La feminista no es tonta, ni imbécil, ni boba. El economista no es estúpido. El político de izquierdas no sueña por la noche con comerse a los niños. Pero es más fácil combatirlos desde la despersonalización que otorga el insulto, la tara, lo bizarro que combatir sus ideas. Y en esto, como en todo, podemos atender a las causas que tenemos más a mano, a cosas como el odio que fluye con demasiada facilidad, a la coartada ética que supone el anonimato en redes, a la interpretación de la identidad ideológica como una trinchera. Todo eso puede ser cierto, pero no es más que el síntoma, la consecuencia de algo más profundo.
Pienso en la televisión, validadora de fronteras y sentidos comunes, se me ocurre la entrevista de Dick Cavett a John Lennon en el 72, horario de máxima audiencia, meses antes de la segunda victoria de Nixon, o La Clave, donde Balbín organiza en 1979 un debate en la televisión pública -la única existente- sobre el marxismo. Y no se me ocurren reflejos presentes similares, ni de una estrella de la música, working class hero, hablando contra el presidente, la guerra o diciendo que la mujer era el negro del mundo en un talk show de sobra convencional o un debate en cualquier televisión española no ya sobre el marxismo, sino sobre cualquier tema medianamente conflictivo juntando a individuos como Carrillo, Tierno Galván o Henri Lévy. Se diría que nuestro universo es mucho más cerrado, al menos en comparación con las décadas inmediatamente anteriores.
Una forma de medir el carácter democrático de una sociedad es ver el espacio que otorga a su disidencia, a sus voces críticas, cómo las trata, qué calificativos les reserva. No podemos afirmar que las clases dirigentes en el Estados Unidos del 72 o la España del 79 tuvieran una mayor visión ética que las actuales, sí que, incluso con enormes resistencias, el debate público era mucho más rico. Quizá este ambiente claustrofóbico se deba a que en nuestro momento, la base material de la sociedad, su sistema económico, sufre un anquilosamiento que sólo le permite huir hacia adelante, especulando, encerrándose en sí mismo a falta de nuevos mercados que conquistar. Quizá el repliegue ideológico hacia la nación y la religión, la falta cada vez más clamorosa de espacios libres de mezquindad discursiva o la vuelta de lo inquisitorial como manera de cercenar la crítica no son más que todo lo que este modelo puede ya permitirse.
Locos, malos e imbéciles, elija usted la piedra que prefiera.
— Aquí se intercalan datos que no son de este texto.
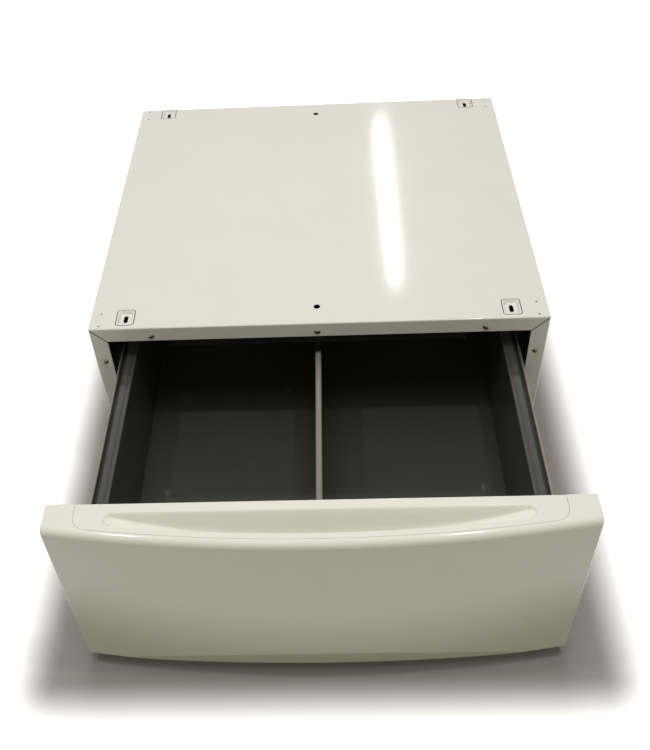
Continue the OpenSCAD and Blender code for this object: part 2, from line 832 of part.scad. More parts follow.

Tiempo después de mi trabajo en la librería volví a ver a aquella mujer por las calles de Madrid, cada vez más deteriorada, vistiendo casi con harapos y sujetando con fuerza contra su cabeza las carpetas de papeles que trajo aquella tarde. Siempre en alguna esquina, mirando al cielo muy asustada, hablando sola. La locura no es sino el precio que pagamos por esta sociedad y, a menudo, no es más que una representación exagerada de la realidad, como si el sueño, aunque revelador, no nos abandonara en la vigilia.